The process of verifying synthesis results using simulation consists of applying equivalent inputs to both the original model and synthesized model and then comparing their outputs to ensure that they are equivalent. Equivalent in this context means that a synthesis tool shall produce a circuit that is equivalent at the input, output, and bidirectional ports of the model. As synthesis in general does not recognize the same delays as simulators, the outputs cannot be compared at every simulation time. Rather, they can only be compared at specific simulation times when all transient delays have settled and all active timeout clauses have been exceeded. If the outputs do not match at all comparable times, the synthesis tool shall not be compliant. There shall be no matching requirement placed on any internal nodes.

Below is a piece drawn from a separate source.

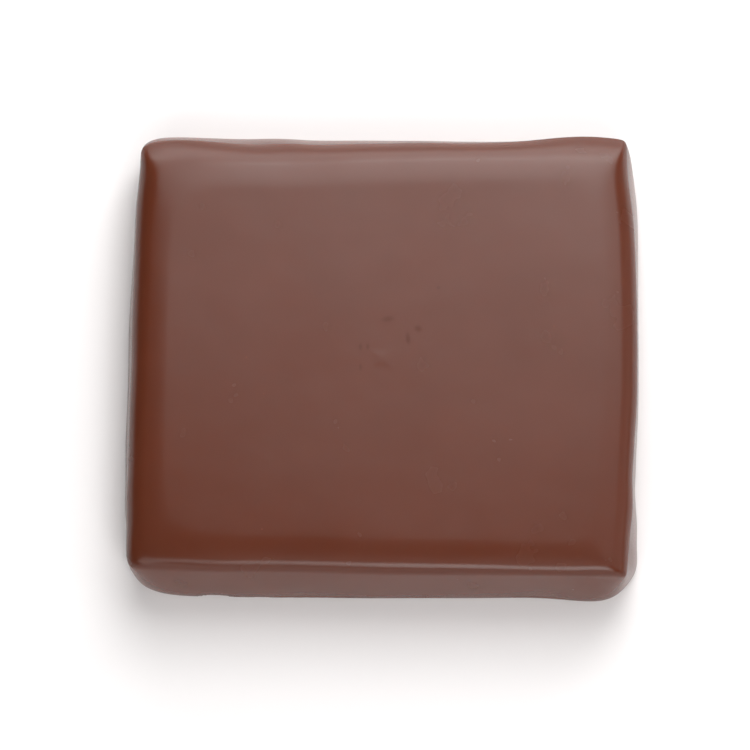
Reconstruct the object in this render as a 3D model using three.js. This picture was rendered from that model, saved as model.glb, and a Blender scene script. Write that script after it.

Essentially, the synthesized result is supposed to match what VHDL simulation does other than ignoring meta-value transactions. So you're synthesized result did as much as possible.




回答3:


This isn't a switch bounce issue (although your design is susceptible). In your design HEX0 is a latch. You never set it to an initial value which is why it starts up in a tool assigned initial state of "0000000". Note that this is not an inherent property of VHDL which would start up with "UUUUUUU" (all uninitialized) in simulation but synthesis tools take some liberties when implementing 9-value logic in real hardware.

There is no need for SEVENSEG to be a variable so you can turn it into an architecture level constant and turn the assignment to HEX0 into a continuous assignment outside the process as a simple way to make it start up as desired.